Dataset extract:
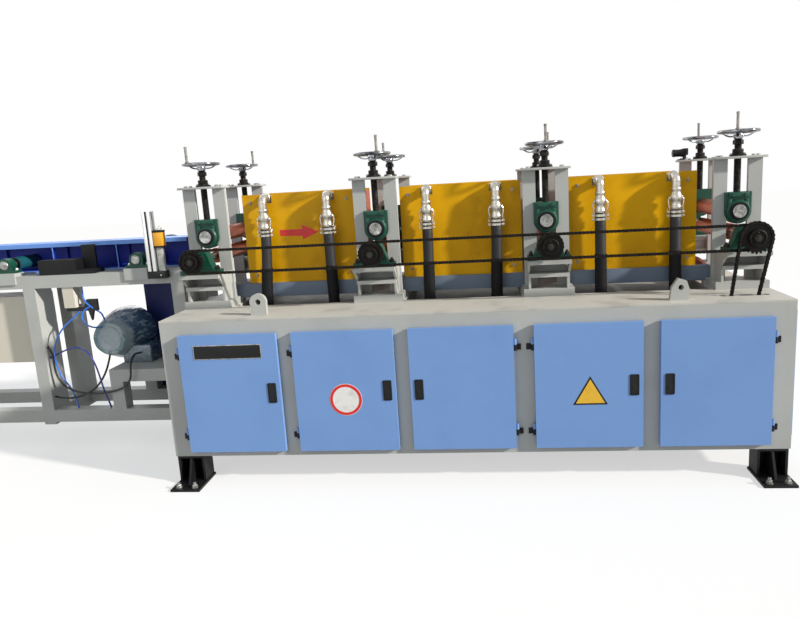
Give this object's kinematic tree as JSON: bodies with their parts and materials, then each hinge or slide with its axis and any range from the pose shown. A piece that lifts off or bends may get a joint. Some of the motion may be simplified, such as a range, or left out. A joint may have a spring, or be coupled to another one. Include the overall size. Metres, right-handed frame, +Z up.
{
  "type": "induction bar heating line",
  "caption": "Roll-fed induction heating line for steel bar: base cabinet with hinged doors, roll stations with screw take-ups, chain drive, inductor boxes and a feed bench",
  "frame": {"origin": "Centre of the bounding box on the floor under the anchor feet", "axes": "X runs along the line from the feed bench to the outlet, -Y is the door side, Z is up"},
  "size_m": [5.144, 1.464, 1.757],
  "materials": {
    "grey_paint": "satin",
    "blue_paint": "satin",
    "black_paint": "satin",
    "rail_blue": "satin",
    "yellow_panel": "gloss",
    "bakelite": "matte",
    "coil_block": "matte",
    "green_casting": "satin",
    "machined_steel": "machined",
    "chrome": "polished",
    "chain_steel": "oiled",
    "hose_rubber": "matte",
    "motor_paint": "satin",
    "aluminium": "anodised",
    "beige_paint": "satin",
    "navy_paint": "satin",
    "copper": "turned"
  },
  "bodies": {
    "machine": {"deck": "grey_paint", "front_posts": "grey_paint", "front_rails": "grey_paint", "cabinet_shell": "grey_paint", "end_cover": "blue_paint", "anchor_feet": "black_paint", "door_hinges": "black_paint", "lifting_lugs": "grey_paint", "stand_frames": "grey_paint", "stand_posts": "grey_paint", "stand_top_plates": "machined_steel", "pillow_blocks": "green_casting", "station_chains": "chain_steel", "drive_chain": "chain_steel", "drive_motor": "motor_paint", "box_rails": "rail_blue", "coil_blocks": "coil_block", "end_boards": "bakelite", "box_panels": "yellow_panel", "hose_fittings": "machined_steel", "hoses": "hose_rubber", "outlet_plate": "bakelite", "top_fitting": "black_paint", "bench_beams": "grey_paint", "bench_legs": "grey_paint", "bench_pillows": "green_casting", "feed_trough": "blue_paint", "motor_platform": "grey_paint", "bench_motor": "motor_paint", "bar_sensor": "aluminium", "guide_box": "black_paint", "air_unit": "beige_paint", "bench_back_panel": "navy_paint"},
    "door_1": {"door_1": "blue_paint"},
    "door_2": {"door_2": "blue_paint"},
    "door_3": {"door_3": "blue_paint"},
    "door_4": {"door_4": "blue_paint"},
    "door_5": {"door_5": "blue_paint"},
    "carriage_1": {"carriage_1": "green_casting"},
    "upper_roll_1": {"upper_roll_1": "copper"},
    "lower_roll_1": {"lower_roll_1": "copper"},
    "front_screw_1": {"front_screw_1": "chrome"},
    "rear_screw_1": {"rear_screw_1": "chrome"},
    "carriage_2": {"carriage_2": "green_casting"},
    "upper_roll_2": {"upper_roll_2": "copper"},
    "lower_roll_2": {"lower_roll_2": "copper"},
    "front_screw_2": {"front_screw_2": "chrome"},
    "rear_screw_2": {"rear_screw_2": "chrome"},
    "carriage_3": {"carriage_3": "green_casting"},
    "upper_roll_3": {"upper_roll_3": "copper"},
    "lower_roll_3": {"lower_roll_3": "copper"},
    "front_screw_3": {"front_screw_3": "chrome"},
    "rear_screw_3": {"rear_screw_3": "chrome"},
    "carriage_4": {"carriage_4": "green_casting"},
    "upper_roll_4": {"upper_roll_4": "copper"},
    "lower_roll_4": {"lower_roll_4": "copper"},
    "front_screw_4": {"front_screw_4": "chrome"},
    "rear_screw_4": {"rear_screw_4": "chrome"},
    "bench_roller_1": {"bench_roller_1": "machined_steel"},
    "bench_roller_2": {"bench_roller_2": "machined_steel"}
  },
  "joints": [
    {"name": "door_1_hinge", "type": "hinge", "parent": "machine", "child": "door_1", "pos_m": [-0.4482, -0.645, 0.4945], "axis": [0, 0, -1], "range_deg": [0, 90]},
    {"name": "door_2_hinge", "type": "hinge", "parent": "machine", "child": "door_2", "pos_m": [0.141, -0.645, 0.4945], "axis": [0, 0, -1], "range_deg": [0, 90]},
    {"name": "door_3_hinge", "type": "hinge", "parent": "machine", "child": "door_3", "pos_m": [1.2537, -0.645, 0.4945], "axis": [0, 0, 1], "range_deg": [0, 90]},
    {"name": "door_4_hinge", "type": "hinge", "parent": "machine", "child": "door_4", "pos_m": [1.335, -0.645, 0.4945], "axis": [0, 0, -1], "range_deg": [0, 90]},
    {"name": "door_5_hinge", "type": "hinge", "parent": "machine", "child": "door_5", "pos_m": [2.453, -0.645, 0.4945], "axis": [0, 0, 1], "range_deg": [0, 90]},
    {"name": "carriage_1_slide", "type": "slide", "parent": "machine", "child": "carriage_1", "axis": [0, 0, 1], "range_m": [-0.02, 0.04]},
    {"name": "front_screw_1_turn", "type": "hinge", "parent": "carriage_1", "child": "front_screw_1", "pos_m": [-0.411, -0.201, 1.543], "axis": [0, 0, 1], "range_deg": [-1210, 2410]},
    {"name": "rear_screw_1_turn", "type": "hinge", "parent": "carriage_1", "child": "rear_screw_1", "pos_m": [-0.411, 0.406, 1.543], "axis": [0, 0, 1], "range_deg": [-1210, 2410]},
    {"name": "upper_roll_1_spin", "type": "hinge", "parent": "carriage_1", "child": "upper_roll_1", "pos_m": [-0.411, 0.1025, 1.268], "axis": [0, 1, 0], "continuous": true},
    {"name": "lower_roll_1_spin", "type": "hinge", "parent": "machine", "child": "lower_roll_1", "pos_m": [-0.411, 0.1025, 1.155], "axis": [0, 1, 0], "continuous": true},
    {"name": "carriage_2_slide", "type": "slide", "parent": "machine", "child": "carriage_2", "axis": [0, 0, 1], "range_m": [-0.02, 0.04]},
    {"name": "front_screw_2_turn", "type": "hinge", "parent": "carriage_2", "child": "front_screw_2", "pos_m": [0.542, -0.201, 1.543], "axis": [0, 0, 1], "range_deg": [-1210, 2410]},
    {"name": "rear_screw_2_turn", "type": "hinge", "parent": "carriage_2", "child": "rear_screw_2", "pos_m": [0.542, 0.406, 1.543], "axis": [0, 0, 1], "range_deg": [-1210, 2410]},
    {"name": "upper_roll_2_spin", "type": "hinge", "parent": "carriage_2", "child": "upper_roll_2", "pos_m": [0.542, 0.1025, 1.268], "axis": [0, 1, 0], "continuous": true},
    {"name": "lower_roll_2_spin", "type": "hinge", "parent": "machine", "child": "lower_roll_2", "pos_m": [0.542, 0.1025, 1.155], "axis": [0, 1, 0], "continuous": true},
    {"name": "carriage_3_slide", "type": "slide", "parent": "machine", "child": "carriage_3", "axis": [0, 0, 1], "range_m": [-0.02, 0.04]},
    {"name": "front_screw_3_turn", "type": "hinge", "parent": "carriage_3", "child": "front_screw_3", "pos_m": [1.449, -0.201, 1.543], "axis": [0, 0, 1], "range_deg": [-1210, 2410]},
    {"name": "rear_screw_3_turn", "type": "hinge", "parent": "carriage_3", "child": "rear_screw_3", "pos_m": [1.449, 0.406, 1.543], "axis": [0, 0, 1], "range_deg": [-1210, 2410]},
    {"name": "upper_roll_3_spin", "type": "hinge", "parent": "carriage_3", "child": "upper_roll_3", "pos_m": [1.449, 0.1025, 1.268], "axis": [0, 1, 0], "continuous": true},
    {"name": "lower_roll_3_spin", "type": "hinge", "parent": "machine", "child": "lower_roll_3", "pos_m": [1.449, 0.1025, 1.155], "axis": [0, 1, 0], "continuous": true},
    {"name": "carriage_4_slide", "type": "slide", "parent": "machine", "child": "carriage_4", "axis": [0, 0, 1], "range_m": [-0.02, 0.04]},
    {"name": "front_screw_4_turn", "type": "hinge", "parent": "carriage_4", "child": "front_screw_4", "pos_m": [2.415, -0.201, 1.543], "axis": [0, 0, 1], "range_deg": [-1210, 2410]},
    {"name": "rear_screw_4_turn", "type": "hinge", "parent": "carriage_4", "child": "rear_screw_4", "pos_m": [2.415, 0.406, 1.543], "axis": [0, 0, 1], "range_deg": [-1210, 2410]},
    {"name": "upper_roll_4_spin", "type": "hinge", "parent": "carriage_4", "child": "upper_roll_4", "pos_m": [2.415, 0.1025, 1.268], "axis": [0, 1, 0], "continuous": true},
    {"name": "lower_roll_4_spin", "type": "hinge", "parent": "machine", "child": "lower_roll_4", "pos_m": [2.415, 0.1025, 1.155], "axis": [0, 1, 0], "continuous": true},
    {"name": "bench_roller_1_spin", "type": "hinge", "parent": "machine", "child": "bench_roller_1", "pos_m": [-0.912, 0.075, 1.147], "axis": [0, 1, 0], "continuous": true},
    {"name": "bench_roller_2_spin", "type": "hinge", "parent": "machine", "child": "bench_roller_2", "pos_m": [-1.742, 0.075, 1.147], "axis": [0, 1, 0], "continuous": true}
  ],
  "couplings": [
    {"joint": "front_screw_1_turn", "follows": "carriage_1_slide", "rad_per_m": 1047.2},
    {"joint": "rear_screw_1_turn", "follows": "carriage_1_slide", "rad_per_m": 1047.2},
    {"joint": "front_screw_2_turn", "follows": "carriage_2_slide", "rad_per_m": 1047.2},
    {"joint": "rear_screw_2_turn", "follows": "carriage_2_slide", "rad_per_m": 1047.2},
    {"joint": "front_screw_3_turn", "follows": "carriage_3_slide", "rad_per_m": 1047.2},
    {"joint": "rear_screw_3_turn", "follows": "carriage_3_slide", "rad_per_m": 1047.2},
    {"joint": "front_screw_4_turn", "follows": "carriage_4_slide", "rad_per_m": 1047.2},
    {"joint": "rear_screw_4_turn", "follows": "carriage_4_slide", "rad_per_m": 1047.2},
    {"joint": "lower_roll_1_spin", "follows": "lower_roll_4_spin", "ratio": 1},
    {"joint": "lower_roll_2_spin", "follows": "lower_roll_4_spin", "ratio": 1},
    {"joint": "lower_roll_3_spin", "follows": "lower_roll_4_spin", "ratio": 1}
  ]
}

Required task: Tally up the lines holding the word "from" in the data above, and answer with that figure only.

Answer for the task: 2